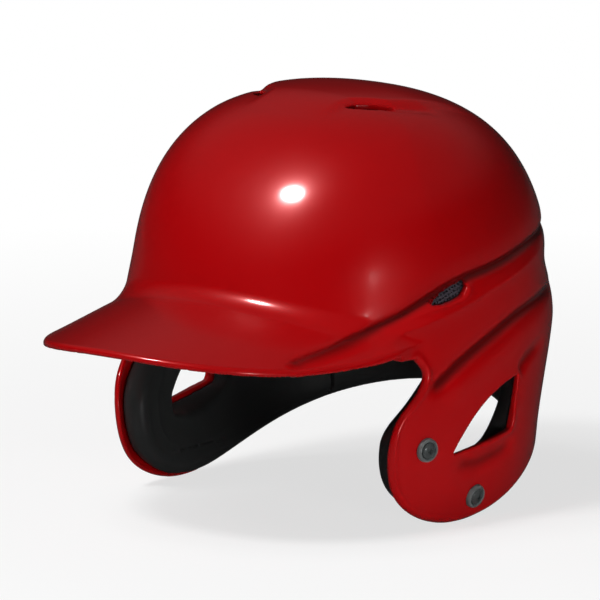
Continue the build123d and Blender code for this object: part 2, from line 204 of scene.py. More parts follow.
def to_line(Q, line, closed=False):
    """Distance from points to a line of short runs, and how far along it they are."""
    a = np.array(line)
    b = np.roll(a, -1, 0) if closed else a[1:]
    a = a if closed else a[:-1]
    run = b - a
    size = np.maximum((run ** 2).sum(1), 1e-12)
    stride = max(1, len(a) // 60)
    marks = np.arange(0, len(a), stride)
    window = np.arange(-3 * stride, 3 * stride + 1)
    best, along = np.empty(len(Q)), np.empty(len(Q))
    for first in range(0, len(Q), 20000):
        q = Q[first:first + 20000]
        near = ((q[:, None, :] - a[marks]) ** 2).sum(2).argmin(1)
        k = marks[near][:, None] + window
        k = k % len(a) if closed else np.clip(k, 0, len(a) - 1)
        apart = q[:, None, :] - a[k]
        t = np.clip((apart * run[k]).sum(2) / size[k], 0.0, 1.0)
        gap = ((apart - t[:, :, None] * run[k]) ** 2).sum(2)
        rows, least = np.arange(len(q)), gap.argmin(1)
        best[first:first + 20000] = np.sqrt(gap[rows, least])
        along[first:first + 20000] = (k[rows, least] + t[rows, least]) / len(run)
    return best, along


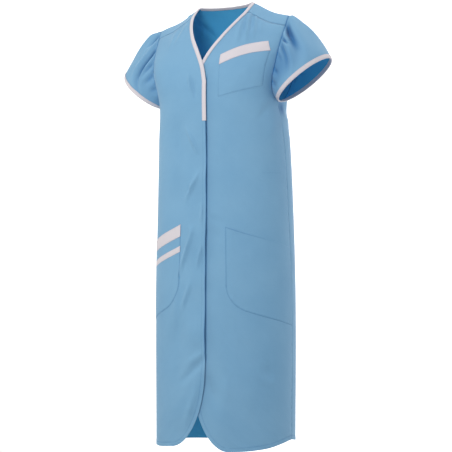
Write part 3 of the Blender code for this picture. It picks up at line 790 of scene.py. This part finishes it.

WHAT YOU HAVE TO DO =
Write out the data again, exactly and in full.

FULL OUTPUT =
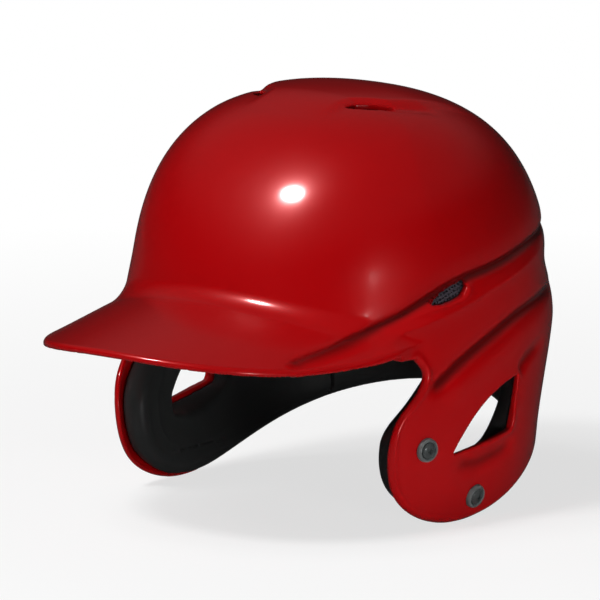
Continue the build123d and Blender code for this object: part 2, from line 204 of scene.py. More parts follow.
def to_line(Q, line, closed=False):
    """Distance from points to a line of short runs, and how far along it they are."""
    a = np.array(line)
    b = np.roll(a, -1, 0) if closed else a[1:]
    a = a if closed else a[:-1]
    run = b - a
    size = np.maximum((run ** 2).sum(1), 1e-12)
    stride = max(1, len(a) // 60)
    marks = np.arange(0, len(a), stride)
    window = np.arange(-3 * stride, 3 * stride + 1)
    best, along = np.empty(len(Q)), np.empty(len(Q))
    for first in range(0, len(Q), 20000):
        q = Q[first:first + 20000]
        near = ((q[:, None, :] - a[marks]) ** 2).sum(2).argmin(1)
        k = marks[near][:, None] + window
        k = k % len(a) if closed else np.clip(k, 0, len(a) - 1)
        apart = q[:, None, :] - a[k]
        t = np.clip((apart * run[k]).sum(2) / size[k], 0.0, 1.0)
        gap = ((apart - t[:, :, None] * run[k]) ** 2).sum(2)
        rows, least = np.arange(len(q)), gap.argmin(1)
        best[first:first + 20000] = np.sqrt(gap[rows, least])
        along[first:first + 20000] = (k[rows, least] + t[rows, least]) / len(run)
    return best, along


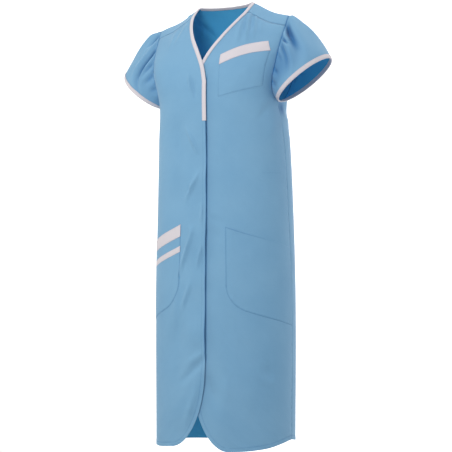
Write part 3 of the Blender code for this picture. It picks up at line 790 of scene.py. This part finishes it.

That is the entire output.